Wayaopao Resolution—since abandoned—come to take on apparent validity. Whether the Kuomintang was actually compelled by the Communists to stay in the war did not matter. It had demonstrated by its deed that Communist preparation for the forthcoming civil war would be tolerated.[*]
On May 8, Mao lectured his internal opponents in reviewing the New Fourth Army Incident, saying,
As long as the contradiction between China and Japan remains acute, even if the entire big landlord class and big bourgeoisie turn traitor and surrender, they can never bring about another 1927 situation. . . . The first anti-Communist onslaught was appraised as another May 21st Incident by some comrades, and the second onslaught as a repetition of the April 12th and the May 21st Incidents, but objective facts have proved these appraisals wrong. The mistake of these comrades lies in forgetting that the national contradiction is the primary one.[183]
Mao professed to defend the united front against its detractors. This was the end of the Internationalists. The Rectification Campaign that followed ratified this fact.[184]
[*] The Kuomintang lumps together the negotiations in 1939 and 1940 and calls it the first negotiation.
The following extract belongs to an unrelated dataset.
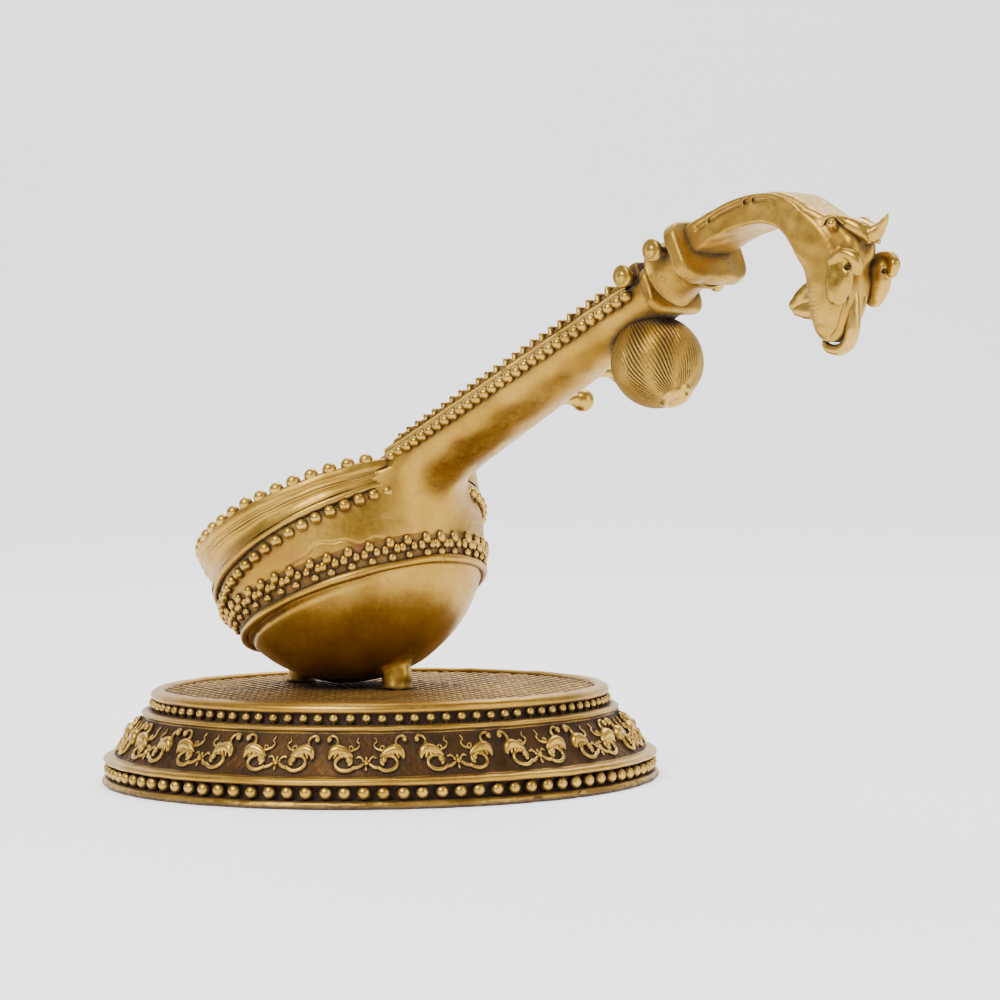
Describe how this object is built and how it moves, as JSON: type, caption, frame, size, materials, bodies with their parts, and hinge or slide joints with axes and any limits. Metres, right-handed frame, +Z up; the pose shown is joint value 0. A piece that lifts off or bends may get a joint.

There were five of them altogether during the war: March, 1942; May, 1944; November, 1944; and January, 1945. By the fifth round, the CCP demanded sixteen divisions in five armies and a coalition government. Soviet Russia in China , pp. 107–108, 115–117, 122–123. As the Communists grew in strength, the negotiations came to resemble diplomatic bargains between independent states.
[183] "Conclusions on the Repulse of the Second Anti-Communist Onslaught," Ibid. , p. 464. The April 12th and the May 21st Incidents refer to the Kuomintang's coup in 1927.
[184] In the November, 1940, issue of The Communist , Wang Ming published a lengthy article elaborating on "comrade Mao Tse-tung's" united front tactics. It is my guess that this was his self-criticism. I can only guess because the version I have seen was mutilated in several places. "Lun Ma-Lieh chu-i chüeh-ting ts'e-lüeh ti chi-ke chi-pen yüan-tse" [On several basic principles concerning tactics based on Marxism-Leninism], Kung-ch'an-tang-jen , No. 12.